この二人は、親政後の明宗をとことん苦しませました。

王の権威は地に落ち、朝廷の大臣たちは権力を独占して専横を極め、私利私欲を満たすのに奔走するような朝廷では、社会も収まるはずがありません。民心は病み、そこに凶作が追い打ちをかけました。民衆は飢餓に苦しみ、各地では盗賊が出没。さらに、倭人が全羅道へ侵入、一部を占領するという事件までおきます。この事件を「乙卯倭変」といいますが、これによっても民衆は大きな被害を受けました。

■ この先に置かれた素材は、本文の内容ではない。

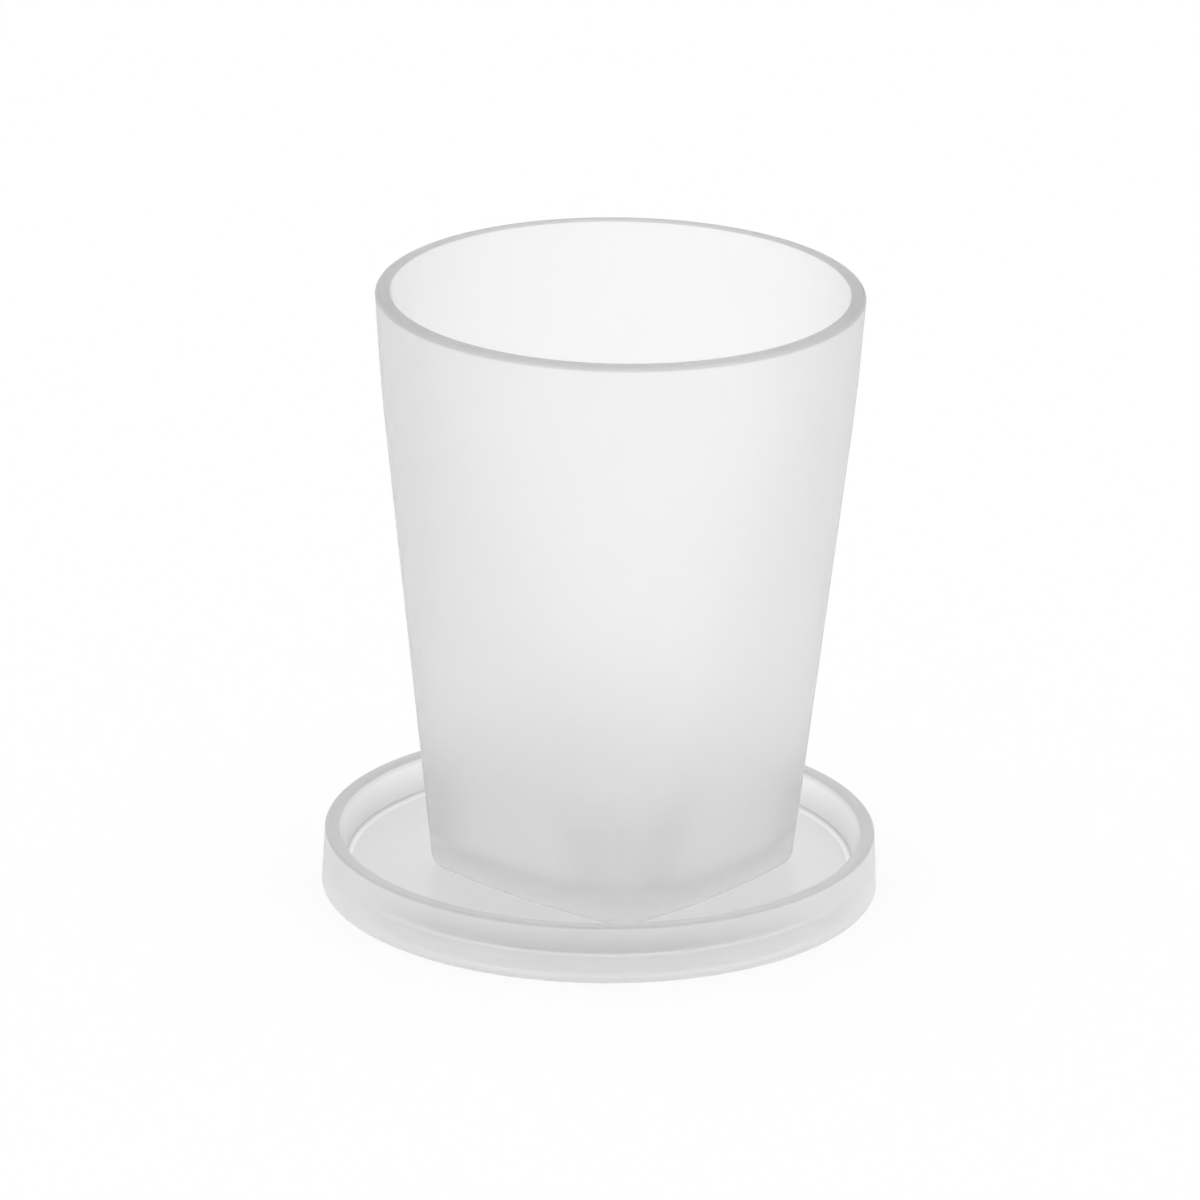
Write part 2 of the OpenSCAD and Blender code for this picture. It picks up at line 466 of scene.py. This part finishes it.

しかも、儒教社会にあって、文定王后は仏教を厚く信仰したことでも知られています。信仰するだけならまだしも、僧侶を朝廷の重役に就けるなど、政治に個人的な価値観を押し付けました。こうした混乱の根本は、すべて文定王后にあったといいます。明宗や心ある臣下や民衆は、王権を気ままに振りかざし実弟の専横を許した彼女の死を、ずっと待ち望んでいたというのも無理はない話です。

彼女の死後、朝廷の仏教勢力は追放され、尹元衡は鄭蘭貞ともども黄海道へ流され、のちに自殺しました。そして明宗は、人材を適切に登用し、善政を施すのに力を尽くしました。その結果、朝廷と社会は次第に安定と秩序を取り戻していくのです。